Тот факт, что все крупные поэтические формы, использовавшиеся Вергилием, имели прецеденты в греческой поэзии, не должен заслонять той оригинальности, с которой он воссоздавал каждую из них. Что же касается духа "Георгик", то ему, на мой взгляд, прецедента не существует, а выраженное в них отношение к земле и к труду земледельца должно быть особо внятно нам сейчас, когда общественное внимание привлечено к проблемам городских аггломераций, бегству из сельской местности, грабительскому и расточительному отношению к земельным и природным ресурсам. Греки научили нас, что досуг — вещь достойная, а жизнь, проводимая в размышлении, — высшая ее разновидность. Но у греков это уважение к досугу сопровождалось презрением ко всякой физической деятельности. Вергилий же осознал, что земледелие является фундаментом цивилизации и утвердил достоинство человеческого труда. Жизнь, проведенная в трудах, и жизнь, проведенная в размышлении, впервые объединились с появлением первых христианских монашеских орденов.
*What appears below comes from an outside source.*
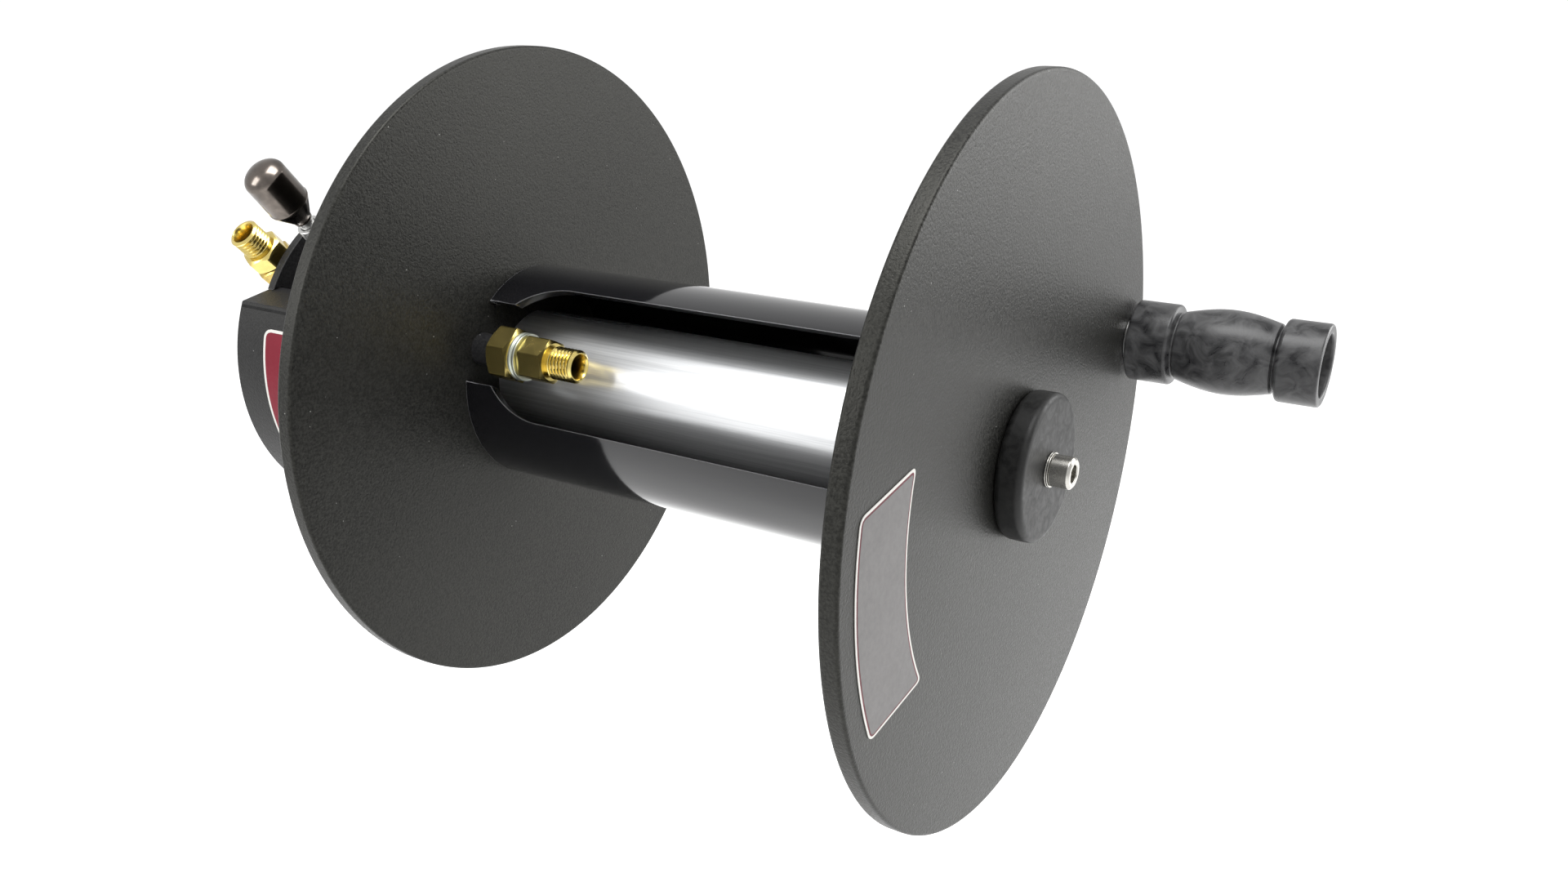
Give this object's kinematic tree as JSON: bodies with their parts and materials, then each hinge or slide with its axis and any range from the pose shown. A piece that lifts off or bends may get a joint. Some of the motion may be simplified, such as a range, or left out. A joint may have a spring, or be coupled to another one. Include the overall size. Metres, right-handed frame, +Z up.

Труд и досуг перестали быть занятиями разных классов людей, из которых один был благородным, а другой, низший, — чем-то вроде рабов. В средневековом мире присутствовало множество совсем не христианских черт, да и повседневная жизнь мирян очень отличалась от той, которую религиозные ордена считали своим идеалом. Однако сам принцип, согласно которому действие и размышление, труд и молитва в равной степени присущи жизни совершенного человека, был установлен все-таки христианством. Не исключено, что прозрения Вергилия не прошли мимо монахов, читавших его произведения в своих кельях.